**Task brief**
Please print the full listing exactly.

**Supplied information**
....
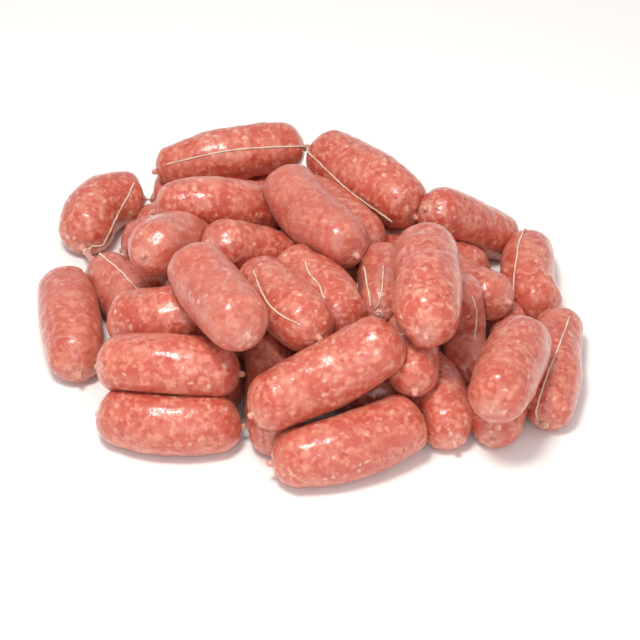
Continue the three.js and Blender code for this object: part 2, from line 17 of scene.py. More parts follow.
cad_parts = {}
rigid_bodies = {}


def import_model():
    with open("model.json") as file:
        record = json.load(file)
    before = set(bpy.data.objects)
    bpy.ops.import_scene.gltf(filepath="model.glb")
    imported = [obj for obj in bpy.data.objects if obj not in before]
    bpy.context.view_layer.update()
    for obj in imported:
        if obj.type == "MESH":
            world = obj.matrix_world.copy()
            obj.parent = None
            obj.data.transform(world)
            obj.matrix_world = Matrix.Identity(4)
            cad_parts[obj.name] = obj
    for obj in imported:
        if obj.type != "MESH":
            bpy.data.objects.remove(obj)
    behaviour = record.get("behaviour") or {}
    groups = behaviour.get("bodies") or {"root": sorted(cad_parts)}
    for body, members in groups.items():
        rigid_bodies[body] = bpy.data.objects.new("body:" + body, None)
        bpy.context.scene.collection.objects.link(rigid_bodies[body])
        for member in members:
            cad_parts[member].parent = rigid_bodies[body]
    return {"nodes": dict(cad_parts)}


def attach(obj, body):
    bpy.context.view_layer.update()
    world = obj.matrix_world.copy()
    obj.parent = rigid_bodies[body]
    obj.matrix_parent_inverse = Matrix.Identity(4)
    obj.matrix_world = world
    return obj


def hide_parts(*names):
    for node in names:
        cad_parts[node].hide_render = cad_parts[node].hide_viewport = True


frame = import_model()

bl_info = {
    "name": "String of sausage links",
    "version": (1, 0, 0),
    "blender": (4, 5, 0),
    "location": "3D View > Sidebar > Sausages",
    "description": "Dresses a heap of fresh sausage links with casing, mince and cotton twine",
    "category": "Add Mesh",
}

MM = 0.001
bpy.context.view_layer.update()
LINK_NODES = sorted(name for name in frame["nodes"] if not name.startswith("twine_"))
TWINE_NODES = sorted(name for name in frame["nodes"] if name.startswith("twine_"))

# The camera's view of the heap, as it was measured in the photograph.
VIEW_TARGET = Vector((7.6, -27.2, 30)) * MM
VIEW_WIDTH = 390.4 * MM
SENSOR_WIDTH = 36

# How milky the casing is on each link that looks paler and pinker than the rest, from 0 to 1.
MILKY_LINKS = {
    "link_05": 0.75, "link_06": 0.6, "link_08": 0.25, "link_09": 0.45, "link_11": 0.5, "link_12": 0.7,
    "link_13": 0.6, "link_17": 0.4, "link_18": 0.25, "link_19": 0.5, "link_20": 0.4, "link_22": 0.35,
    "link_24": 0.35, "link_26": 0.3,
}
MILKY_REST = 0.1

# The heap rests on z = 0. The floor is a hair lower than that, and reaches 4 m to each side.
FLOOR_DROP = 0.3 * MM
FLOOR_HALF_WIDTH = 4

# Corners of a CAD solid that lie nearer than this are one corner.
SAME_CORNER = 0.001 * MM
# A run of twine is a tube of so many sides, and each corner between its caps has so many edges.
TWINE_SIDES = 5
TWINE_CORNER_EDGES = 6

# The casing is wholly drawn together a little before a link is thinnest.
PINCH_GAIN = 1.15
# How far pleats wander round a neck, in radians of their wave. Their depth goes with the pinch and with
# what the pinch falls short of PLEAT_FADE, so they are deepest about half way down a neck.
PLEAT_WANDER = 2.5
PLEAT_FADE = 1.2
# Each size of unevenness is looked up elsewhere in the noise, so that they don't line up.
GRAIN_SHIFT = Vector((7, 3, 5))
BULGE_SHIFT = Vector((2, 9, 4))
# How far apart the places on the twine's route lie from which the grooves are measured.
GROOVE_STEP = 1 * MM

# A ply's section: its sides, how far its middle lies off the twine's, and how thin its cut ends are.
# The last two are shares of its radius.
PLY_SIDES = 8
PLY_OFFSET = 0.86
PLY_END = 0.55


def linear(hex_colour):
    """An sRGB hex colour as linear red, green and blue."""
    parts = [int(hex_colour[at:at + 2], 16) / 255 for at in (1, 3, 5)]
    return tuple(part / 12.92 if part <= 0.04045 else ((part + 0.055) / 1.055) ** 2.4 for part in parts)


def colour(name, description, hex_colour):
    """A colour that can be changed in the panel."""
    return FloatVectorProperty(name=name, description=description, subtype="COLOR", size=3, min=0, max=1,
                               default=linear(hex_colour))


def length(name, description, millimetres):
    """A length that can be changed in the panel."""
    return FloatProperty(name=name, description=description, unit="LENGTH", min=0, default=millimetres * MM)


def power(name, description, watts):
    """A lamp's power that can be changed in the panel."""
    return FloatProperty(name=name, description=description, unit="POWER", min=0, default=watts)


class SausageLook(bpy.types.PropertyGroup):
    """Sizes and colours of the links."""

    sides: IntProperty(name="Sides", description="Faces round a link", default=72, min=24)
    step: length("Step", "Length of the faces along a link", 1.3)
    swell: length("Swell", "How far the soft casing presses on its neighbours", 0.22)
    bulge: length("Bulge", "Height of the slow unevenness of a hand filled casing", 0.6)
    bulge_size: length("Bulge size", "How far apart the slow bulges lie", 24)
    lump: length("Lump", "Height of the mince lumps under the casing", 0.46)
    lump_size: length("Lump size", "How far apart the mince lumps lie", 7)
    grain: length("Grain", "Height of the finer bits of mince", 0.2)
    grain_size: length("Grain size", "How far apart the finer bits lie", 2.8)
    pleat: length("Pleat", "Depth of the folds where the casing is pinched", 0.32)
    pleats: IntProperty(name="Pleats", description="Folds round a neck", default=9, min=3)
    neck_span: length("Neck span", "How far from its tip a link can be drawn together", 21)
    neck_radius: length("Neck radius", "Radius under which the casing is drawn together in folds", 11.2)
    groove: length("Groove", "How far twine presses into the casing", 0.4)
    groove_flat: length("Groove floor", "How far the bottom of a groove runs to each side", 1.1)
    groove_side: length("Groove side", "How far the side of a groove takes to fade", 0.9)
    lean: colour("Lean", "Pink of the minced lean pork", "#C45E4A")
    red: colour("Red", "Redder lean meat", "#B23A2A")
    fat: colour("Fat", "Bits of fat close under the casing", "#DB927A")
    pale: colour("Pale", "The whitest small bits of fat", "#E0B6A1")
    deep: colour("Deep", "Small bits of dark lean meat", "#9C3429")
    pepper: colour("Pepper", "Specks of ground pepper", "#5C3026")
    milk: colour("Milk", "Mince seen through thick milky casing", "#BA6C5F")
    casing: colour("Casing", "Casing at the pinched necks, and its fine threads", "#E3BDAB")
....
**Final result**
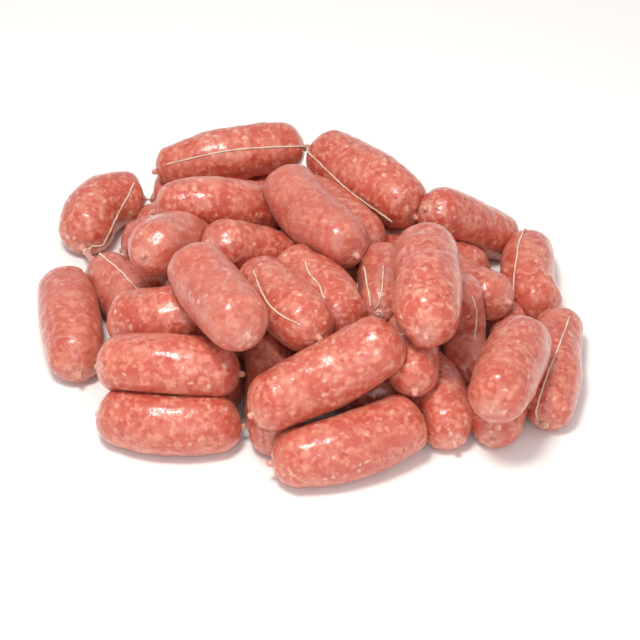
Continue the three.js and Blender code for this object: part 2, from line 17 of scene.py. More parts follow.
cad_parts = {}
rigid_bodies = {}


def import_model():
    with open("model.json") as file:
        record = json.load(file)
    before = set(bpy.data.objects)
    bpy.ops.import_scene.gltf(filepath="model.glb")
    imported = [obj for obj in bpy.data.objects if obj not in before]
    bpy.context.view_layer.update()
    for obj in imported:
        if obj.type == "MESH":
            world = obj.matrix_world.copy()
            obj.parent = None
            obj.data.transform(world)
            obj.matrix_world = Matrix.Identity(4)
            cad_parts[obj.name] = obj
    for obj in imported:
        if obj.type != "MESH":
            bpy.data.objects.remove(obj)
    behaviour = record.get("behaviour") or {}
    groups = behaviour.get("bodies") or {"root": sorted(cad_parts)}
    for body, members in groups.items():
        rigid_bodies[body] = bpy.data.objects.new("body:" + body, None)
        bpy.context.scene.collection.objects.link(rigid_bodies[body])
        for member in members:
            cad_parts[member].parent = rigid_bodies[body]
    return {"nodes": dict(cad_parts)}


def attach(obj, body):
    bpy.context.view_layer.update()
    world = obj.matrix_world.copy()
    obj.parent = rigid_bodies[body]
    obj.matrix_parent_inverse = Matrix.Identity(4)
    obj.matrix_world = world
    return obj


def hide_parts(*names):
    for node in names:
        cad_parts[node].hide_render = cad_parts[node].hide_viewport = True


frame = import_model()

bl_info = {
    "name": "String of sausage links",
    "version": (1, 0, 0),
    "blender": (4, 5, 0),
    "location": "3D View > Sidebar > Sausages",
    "description": "Dresses a heap of fresh sausage links with casing, mince and cotton twine",
    "category": "Add Mesh",
}

MM = 0.001
bpy.context.view_layer.update()
LINK_NODES = sorted(name for name in frame["nodes"] if not name.startswith("twine_"))
TWINE_NODES = sorted(name for name in frame["nodes"] if name.startswith("twine_"))

# The camera's view of the heap, as it was measured in the photograph.
VIEW_TARGET = Vector((7.6, -27.2, 30)) * MM
VIEW_WIDTH = 390.4 * MM
SENSOR_WIDTH = 36

# How milky the casing is on each link that looks paler and pinker than the rest, from 0 to 1.
MILKY_LINKS = {
    "link_05": 0.75, "link_06": 0.6, "link_08": 0.25, "link_09": 0.45, "link_11": 0.5, "link_12": 0.7,
    "link_13": 0.6, "link_17": 0.4, "link_18": 0.25, "link_19": 0.5, "link_20": 0.4, "link_22": 0.35,
    "link_24": 0.35, "link_26": 0.3,
}
MILKY_REST = 0.1

# The heap rests on z = 0. The floor is a hair lower than that, and reaches 4 m to each side.
FLOOR_DROP = 0.3 * MM
FLOOR_HALF_WIDTH = 4

# Corners of a CAD solid that lie nearer than this are one corner.
SAME_CORNER = 0.001 * MM
# A run of twine is a tube of so many sides, and each corner between its caps has so many edges.
TWINE_SIDES = 5
TWINE_CORNER_EDGES = 6

# The casing is wholly drawn together a little before a link is thinnest.
PINCH_GAIN = 1.15
# How far pleats wander round a neck, in radians of their wave. Their depth goes with the pinch and with
# what the pinch falls short of PLEAT_FADE, so they are deepest about half way down a neck.
PLEAT_WANDER = 2.5
PLEAT_FADE = 1.2
# Each size of unevenness is looked up elsewhere in the noise, so that they don't line up.
GRAIN_SHIFT = Vector((7, 3, 5))
BULGE_SHIFT = Vector((2, 9, 4))
# How far apart the places on the twine's route lie from which the grooves are measured.
GROOVE_STEP = 1 * MM

# A ply's section: its sides, how far its middle lies off the twine's, and how thin its cut ends are.
# The last two are shares of its radius.
PLY_SIDES = 8
PLY_OFFSET = 0.86
PLY_END = 0.55


def linear(hex_colour):
    """An sRGB hex colour as linear red, green and blue."""
    parts = [int(hex_colour[at:at + 2], 16) / 255 for at in (1, 3, 5)]
    return tuple(part / 12.92 if part <= 0.04045 else ((part + 0.055) / 1.055) ** 2.4 for part in parts)


def colour(name, description, hex_colour):
    """A colour that can be changed in the panel."""
    return FloatVectorProperty(name=name, description=description, subtype="COLOR", size=3, min=0, max=1,
                               default=linear(hex_colour))


def length(name, description, millimetres):
    """A length that can be changed in the panel."""
    return FloatProperty(name=name, description=description, unit="LENGTH", min=0, default=millimetres * MM)


def power(name, description, watts):
    """A lamp's power that can be changed in the panel."""
    return FloatProperty(name=name, description=description, unit="POWER", min=0, default=watts)


class SausageLook(bpy.types.PropertyGroup):
    """Sizes and colours of the links."""

    sides: IntProperty(name="Sides", description="Faces round a link", default=72, min=24)
    step: length("Step", "Length of the faces along a link", 1.3)
    swell: length("Swell", "How far the soft casing presses on its neighbours", 0.22)
    bulge: length("Bulge", "Height of the slow unevenness of a hand filled casing", 0.6)
    bulge_size: length("Bulge size", "How far apart the slow bulges lie", 24)
    lump: length("Lump", "Height of the mince lumps under the casing", 0.46)
    lump_size: length("Lump size", "How far apart the mince lumps lie", 7)
    grain: length("Grain", "Height of the finer bits of mince", 0.2)
    grain_size: length("Grain size", "How far apart the finer bits lie", 2.8)
    pleat: length("Pleat", "Depth of the folds where the casing is pinched", 0.32)
    pleats: IntProperty(name="Pleats", description="Folds round a neck", default=9, min=3)
    neck_span: length("Neck span", "How far from its tip a link can be drawn together", 21)
    neck_radius: length("Neck radius", "Radius under which the casing is drawn together in folds", 11.2)
    groove: length("Groove", "How far twine presses into the casing", 0.4)
    groove_flat: length("Groove floor", "How far the bottom of a groove runs to each side", 1.1)
    groove_side: length("Groove side", "How far the side of a groove takes to fade", 0.9)
    lean: colour("Lean", "Pink of the minced lean pork", "#C45E4A")
    red: colour("Red", "Redder lean meat", "#B23A2A")
    fat: colour("Fat", "Bits of fat close under the casing", "#DB927A")
    pale: colour("Pale", "The whitest small bits of fat", "#E0B6A1")
    deep: colour("Deep", "Small bits of dark lean meat", "#9C3429")
    pepper: colour("Pepper", "Specks of ground pepper", "#5C3026")
    milk: colour("Milk", "Mince seen through thick milky casing", "#BA6C5F")
    casing: colour("Casing", "Casing at the pinched necks, and its fine threads", "#E3BDAB")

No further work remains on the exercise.